Better Best than Biggest

Georg Mayer

----------


## leestaniforth

when you refer to this, are you taking about during ( after fining and polishing) at QC or within or the end of the glazing process?

cheers
lee

----------


## Ineed Chocolate

> when you refer to this, are you taking about during ( after fining and polishing) at QC or within or the end of the glazing process?
> 
> cheers
> lee


 If I am reading correctly, I think George is speaking of the surfacing process..fining and polishing (I'll be corrected here, if Im wrong :)  Also, in the past, I have found that during fininshing, when the edger arm pushes up against the block to hold the lens in the edger, if you are using a 1/2 eye block in the edger and a full size chuck on the stationary end, sometimes the AR will splinter, making very uniform tiny  lines, sometimes half-moon in shape.  I don't know if I am explaining this correctly, but those fine lines can sometimes be miscontrued as scratches...to me, I noticed it more with Crizal products on very thin lenses (low minus poly or 1.60).

----------


## Georg Mayer

Yes, correct, I was referring to the surfacing (Fining and Polishing). I

f this is about  edging I can confirm the two types of hairline cracks ocurring in edging mentioned in the previous posting, i.e.
- Center cracks, mostly radial or partially radial on minus lenses with thin CT's. 
- edge cracks coming in sligtly off perpendicular, in pairs or more parallel, extending approx. 1/6 of an inch.

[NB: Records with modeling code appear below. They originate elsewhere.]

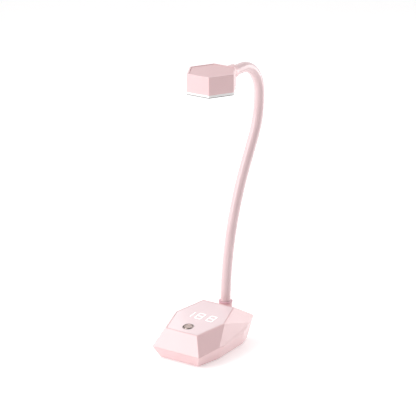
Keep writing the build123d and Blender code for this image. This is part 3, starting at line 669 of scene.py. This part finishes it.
# %% Painted-shade strip in the panel's seam
SEAM_INSET, SEAM_WIDTH, SEAM_DEPTH, SHADE_STRIP_DROP = 1.42, 0.41, 1.0, 0.12
SLOPE = math.cos(PANEL_TILT)
PANEL_CORNERS = [
    (26.5, -47 / SLOPE), (41.0, 0.0), (26.5, 47 / SLOPE),
    (-26.5, 47 / SLOPE), (-41.0, 0.0), (-26.5, -47 / SLOPE),
]
# the strip stands in for the seam's shadow line: painted shade, coloured rose
bpy.ops.object.select_all(action="DESELECT")
bpy.ops.mesh.primitive_circle_add(vertices=6, radius=0.04, fill_type="NGON")
seam_shade_strip = bpy.context.object
seam_shade_strip.name = seam_shade_strip.data.name = "panel_seam_shade_strip"
for vertex, (x, y) in zip(seam_shade_strip.data.vertices, PANEL_CORNERS):
    vertex.co = (x * MM, y * MM, 0)
bpy.ops.object.mode_set(mode="EDIT")
bpy.ops.mesh.select_all(action="SELECT")
bpy.ops.mesh.normals_make_consistent(inside=False)
# each inset selects the inner face: the first keeps it, and the second keeps the rim round it
for thickness in (SEAM_INSET, SEAM_WIDTH):
    bpy.ops.mesh.inset(thickness=thickness * MM, use_boundary=True)
    if thickness == SEAM_INSET:
        bpy.ops.mesh.select_all(action="INVERT")
    bpy.ops.mesh.delete(type="FACE")
    bpy.ops.mesh.select_all(action="SELECT")
bpy.ops.mesh.extrude_region_move(TRANSFORM_OT_translate={"value": (0, 0, -SEAM_DEPTH * MM)})
bpy.ops.mesh.select_all(action="SELECT")
bpy.ops.mesh.normals_make_consistent(inside=False)
bpy.ops.object.mode_set(mode="OBJECT")
seam_shade_strip.data.transform(Matrix.Translation(PANEL_CENTRE) @ Matrix.Rotation(PANEL_TILT, 4, "X"))
seam_shade_strip.data.transform(Matrix.Translation((0, 0, -SHADE_STRIP_DROP * MM)))
seam_shade_strip.data.materials.append(rose_rubber_and_seam_shade)
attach(seam_shade_strip, "base")
print("gasket faces", len(seam_shade_strip.data.polygons))

# %% [markdown]
# ## The camera's front
#
# Under the head, in the middle of the diffuser, the camera looks down through a cover glass. Its
# surround has a rolled lip, the lens barrel narrows to the lens in steps that catch stray light,
# and the front lens bulges. Its coating is a film a few hundred nanometres thick, which gives
# the violet glint.

# %% Surround, barrel and front lens
HEAD_BOTTOM = Vector((0, 0.022, 0.371))
LENS_TIP_MM, SURROUND_SIDES = 4.32, 96
surround = turned(
    "lens_surround",
    [
        (10.85, 0.6), (10.65, 0.25), (10.2, 0.2), (9.6, 0.25), (9.15, 0.6), (9.0, 1.0), (9.0, 2.25),
        (8.2, 2.25), (7.9, 2.6), (7.9, 4.2), (10.85, 4.2), (10.85, 3.3), (12.2, 3.3), (12.2, 2.4),
        (10.85, 2.4), (10.85, 0.6),
    ],
    HEAD_BOTTOM, 0.0, vertices=SURROUND_SIDES,
)
surround.data.materials.append(black_abs)
barrel = turned(
    "lens_barrel_stepped",
    [
        (6.0, 16.0), (6.0, 3.7), (5.7, 3.4), (5.3, 3.4), (5.2, 3.9), (4.85, 3.9), (4.8, 4.3), (4.5, 4.3),
        (4.45, 4.6), (4.2, 4.6), (4.2, 16.0), (6.0, 16.0),
    ],
    HEAD_BOTTOM, 0.0,
)
barrel.data.materials.append(black_abs)
lens = turned(
    "front_lens_convex",
    [
        (4.15, 6.4), (4.15, 5.4), (3.7, 4.98), (3.1, 4.74), (2.4, 4.55), (1.6, 4.42), (0.8, 4.34),
        (0.2, LENS_TIP_MM),
    ],
    HEAD_BOTTOM, 0.0,
)
coated = lens_glass.copy()
coated.name = "violet_coated_lens"
shader_of(coated)["Thin Film Thickness"].default_value = 360
shader_of(coated)["Thin Film IOR"].default_value = 1.38
lens.data.materials.append(coated)
for piece, node_name, slot in (
    (surround, "lens_bezel", "black_plastic"),
    (barrel, "lens_barrel", "black_metal"),
    (lens, "front_lens", "lens_glass"),
):
    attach(piece, "head")
    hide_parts(node_name)
print("lens front at", round(HEAD_BOTTOM.z / MM + LENS_TIP_MM, 1), "mm")
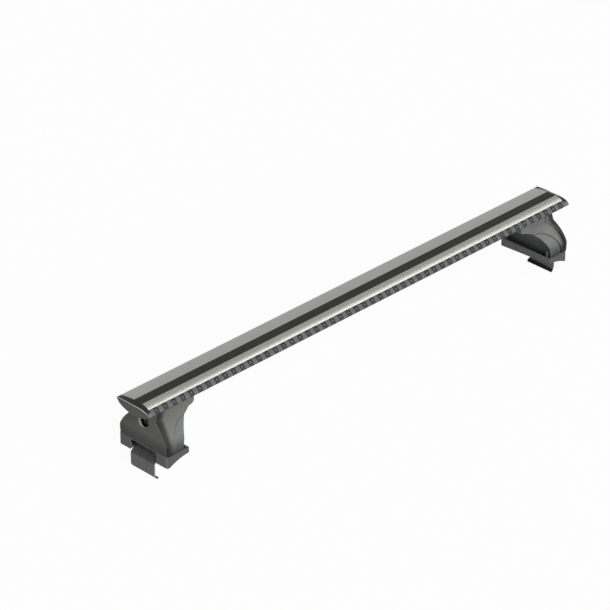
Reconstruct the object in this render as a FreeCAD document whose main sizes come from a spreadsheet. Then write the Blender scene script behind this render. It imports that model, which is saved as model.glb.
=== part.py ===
import FreeCAD, Part
import math
import os

import Sketcher

# Roof rack crossbar: an aerofoil aluminium bar on two clamp feet.
# The frame stands on the tips of the two hook lips: X runs along the bar, Y points to the car's rear, Z up.
# Every foot piece is modelled once, at the end with the lower X, and mirrored to the other end.

SIZES = [
    ("bar_length", 1080, "length of the extrusion between its end caps"),
    ("bar_top", 157.4, "height of the bar's top surface above the hook tips"),
    ("bar_height", 24.8, "top surface to the lowest line of the belly"),
    ("slot_y", -5, "place of the top slot's centre line across the bar"),
    ("strip_width", 21, "width of the rubber strip in the top slot"),
    ("nose_top_reach", 27.1, "slot centre to the upper edge of the nose strip"),
    ("nose_top_drop", 5.2, "drop of that edge below the top surface"),
    ("front_reach", 37, "slot centre to the leading edge"),
    ("front_drop", 13.1, "drop of the leading edge"),
    ("nose_low_reach", 32.6, "slot centre to the lower edge of the nose strip"),
    ("nose_low_drop", 16.4, "drop of that edge"),
    ("tail_low_reach", 39, "slot centre to the rear end of the belly"),
    ("tail_low_drop", 14.7, "drop of that end"),
    ("tail_reach", 45.2, "slot centre to the trailing edge"),
    ("tail_drop", 6.4, "drop of the trailing edge"),
    ("tail_thickness", 2.9, "height of the rounded trailing edge"),
    ("crown_front_radius", 54, "top surface between slot and nose"),
    ("crown_back_radius", 290, "top surface between slot and tail"),
    ("nose_radius", 13.5, "upper round of the leading edge"),
    ("nose_low_radius", 4, "lower round of the leading edge"),
    ("belly_radius", 74, "round of the underside"),
    ("tail_low_radius", 60, "round between belly and trailing edge"),
    ("tail_radius", 1.9, "round of the trailing edge"),
    ("bar_wall", 2.2, "wall of the extrusion"),
    ("slot_lip", 3, "thickness of the lips beside the top slot"),
    ("slot_undercut", 3.2, "how far the top slot runs under each lip"),
    ("slot_depth", 7.2, "depth of the top slot under its lips"),
    ("low_mouth", 10, "mouth of the slot in the underside"),
    ("low_width", 22, "width of that slot inside"),
    ("low_height", 9.4, "height of that slot inside"),
    ("low_lip", 2.6, "thickness of its lips"),
    ("nose_seat_depth", 3, "depth of the seat behind the nose strip"),
    ("notch_pitch", 20.7, "distance between the notches of the nose strip"),
    ("notch_length", 10.5, "length of a notch along the strip"),
    ("notch_depth", 1.2, "depth of a notch"),
    ("notch_stud_radius", 2.3, "eight-sided stud in each notch, middle to corner"),
    ("fit_gap", 0.15, "clearance between pieces pressed together"),
    ("run_gap", 0.3, "clearance between pieces that move on each other"),
    ("cap_thickness", 10.2, "thickness of an end cap outside the bar"),
    ("cap_edge", 0.8, "how far the cap draws in at its outer face"),
    ("cap_slope", 3.6, "fall of the cap's top from the bar to its outer face"),
    ("plug_length", 18, "length of a cap's plugs inside the bar"),
    ("foot_width", 124.5, "base tray, front to rear"),
    ("tray_start", 14.3, "bar end to the outer wall of the base tray"),
    ("tray_length", 52, "base tray along the bar"),
    ("tray_top", 60.4, "height of the tray's rim"),
    ("tray_outer_low", 36.5, "lowest edge of the tray's outer wall"),
    ("tray_low_rear", 43.4, "lowest edge of its inner wall at the rear"),
    ("tray_low_front", 50.3, "lowest edge of its inner wall at the front"),
    ("arch_start", 1.8, "tray's outer wall to the start of its curved underside"),
    ("arch_rear_radius", 190, "round of the tray's underside at the rear"),
    ("arch_front_radius", 104, "round of the tray's underside at the front"),
    ("tray_wall", 3.2, "wall of the tray"),
    ("tray_floor", 3, "floor of the tray"),
    ("tray_corner", 7, "round of the tray's front corner on the outer side"),
    ("tray_small_corner", 2.5, "round of its other upright corners"),
    ("tray_rim_step", 1.2, "rim of the tray that shows beside the cover"),
    ("ledge_height", 54, "height of the ledge that the inner body stands on"),
    ("ledge_width", 10, "width of that ledge"),
    ("notch_margin", 3, "free width beside the bracket in the tray's notch"),
    ("notch_top", 58, "height of the notch's upper edge"),
    ("notch_reach", 33, "bar end to the inboard end of the notch"),
    ("shoulder_radius", 87, "round of the foot's shoulders seen along the bar"),
    ("shoulder_overhang", 7.45, "how far that round, if whole, would stand out past the foot's wall"),
    ("shoulder_height", 44.2, "height of that round's centre"),
    ("neck_half_width", 29.5, "middle plane to the neck under the bar"),
    ("neck_top", 141, "upper end of the saddle's side walls"),
    ("cover_wall", 3.4, "wall of the outer cover"),
    ("face_radius", 150, "swell of the cover's outer face seen from the side"),
    ("face_top_x", 27, "bar end to the upper edge of the outer face"),
    ("face_corner", 2.2, "round between the outer face and its edge"),
    ("waist_round", 10, "round where the face plate's upright edges meet its shoulders"),
    ("neck_round", 3, "round where the shoulders meet its neck"),
    ("column_inset", 1.6, "step from the face plate's edge in to the cover's side walls"),
    ("plate_foot_x", 28, "bar end to the back of the face plate at its foot"),
    ("plate_neck_x", 42, "the same at the neck"),
    ("plate_neck_z", 119, "height at which the face plate meets the neck"),
    ("plate_back_radius", 39, "hollow round of the face plate's back edge"),
    ("arch_x", 78, "bar end to the centre of the cover's arched edge"),
    ("arch_z", 60, "height of that centre"),
    ("arch_radius", 49.7, "radius of the arched edge"),
    ("tongue_low", 117.7, "height of the underside of the tongue"),
    ("tongue_reach", 111, "bar end to the tip of the tongue"),
    ("tongue_round", 8, "round of the tongue's tip"),
    ("access_radius", 11, "hole for the key in the outer face"),
    ("access_rim", 2, "chamfer round that hole"),
    ("access_height", 107.5, "height of that hole"),
    ("screw_height", 105, "height of the clamp screw"),
    ("body_step", 0.5, "free width between cover and inner body"),
    ("body_wall", 3.6, "wall of the inner body"),
    ("body_start", 27.2, "bar end to the web behind the washer"),
    ("body_foot_reach", 57, "bar end to the inboard edge of the inner body at its foot"),
    ("body_head_reach", 104, "the same at its head"),
    ("body_edge_radius", 56, "round of that edge"),
    ("body_shelf", 4.2, "shelf at the top of the inner body"),
    ("screw_web", 3.4, "web that the clamp screw passes through"),
    ("screw_web_low", 92, "lower edge of that web"),
    ("panel_x", 53, "bar end to the panel that closes the body's recess"),
    ("panel_wall", 2.4, "thickness of that panel"),
    ("panel_low", 66, "lower edge of that panel"),
    ("screw_radius", 3, "shank of the clamp screw"),
    ("screw_length", 28, "length of the clamp screw under its head"),
    ("head_radius", 5.5, "head of the clamp screw"),
    ("head_height", 4, "height of that head"),
    ("socket_size", 5, "width of the key socket across its flats"),
    ("socket_depth", 2.4, "depth of that socket"),
    ("washer_radius", 6.5, "washer under the head"),
    ("washer_thickness", 1.2, "thickness of that washer"),
    ("thread_gap", 0.08, "clearance between the screw and the barrel nut"),
    ("nut_radius", 5, "round of the barrel nut"),
    ("nut_length", 22, "length of the barrel nut"),
    ("bracket_width", 60.4, "clamp bracket, front to rear"),
    ("bracket_y", 1.5, "middle of the bracket across the foot"),
    ("sheet", 2.5, "thickness of the bracket's steel"),
    ("plate_x", 12.85, "bar end to the middle of the bracket's upright plate"),
    ("lip_run", 7.2, "length of the lip along the bar"),
    ("bend_rise", 33, "height of the bend between plate and limb"),
    ("tab_x", 36, "bar end to the middle of the bracket's upright tab"),
    ("tab_top", 111.5, "upper end of that tab"),
    ("tab_width", 30, "width of that tab"),
    ("bend_round", 2, "inner round of the bracket's bends"),
    ("tab_shoulder", 4, "top of the ears to the shoulders below the tab"),
    ("slot_height", 12, "height of the slot in the tab"),
    ("ear_radius", 8, "round of the bracket's ears about the pin"),
    ("groove_width", 1.8, "width of a pressed groove"),
    ("groove_depth", 0.7, "depth of a pressed groove"),
    ("pin_x", 42.1, "bar end to the pivot pin"),
    ("pin_height", 68.6, "height of the pivot pin"),
    ("pin_radius", 3, "radius of the pivot pin"),
    ("pin_gap", 0.05, "running clearance of the ears on the pin"),
    ("pin_rim", 0.8, "free ring around the pin's ends in the body's walls"),
    ("pin_recess", 1.2, "depth of that ring"),
    ("pin_short", 0.5, "how far the pin's ends lie inside the body's walls"),
    ("pad_wall", 0.6, "rubber on the hook lip"),
    ("stud_radius", 2.4, "upright posts inside the tray's inner rim"),
    ("stud_top", 71.5, "height of those posts"),
    ("stud_x", 60.5, "bar end to the posts"),
    ("stud_inset", 11, "tray's front or rear wall to a post's middle"),
    ("plate_length", 46, "T-plate in the bar's lower slot"),
    ("plate_thickness", 5, "thickness of the T-plate"),
    ("plate_width", 19, "width of the T-plate"),
    ("bolt_radius", 3, "bolts that hold the T-plate"),
    ("bolt_head_radius", 4.5, "heads of those bolts"),
    ("bolt_head_height", 4, "height of those heads"),
    ("bolt_spacing", 13, "distance between those bolts"),
    ("bolt_x", 68, "bar end to the middle of the two bolts"),
]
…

The first ones can be avoided by using just the necessary chuck pressure, working with the largest possible pad, using a pad with a matching base curve, if not available than pad must have a steeper base curve rather. Use  a gentle cut if your machine allows, otherwise you might think about two cuts if you are starting with a large lens cutting down to a small shape.

The second one is of similar nature, stress when the lens hits the wheel the first time, slow cut program or cutting twice, not taking off too much material in one go.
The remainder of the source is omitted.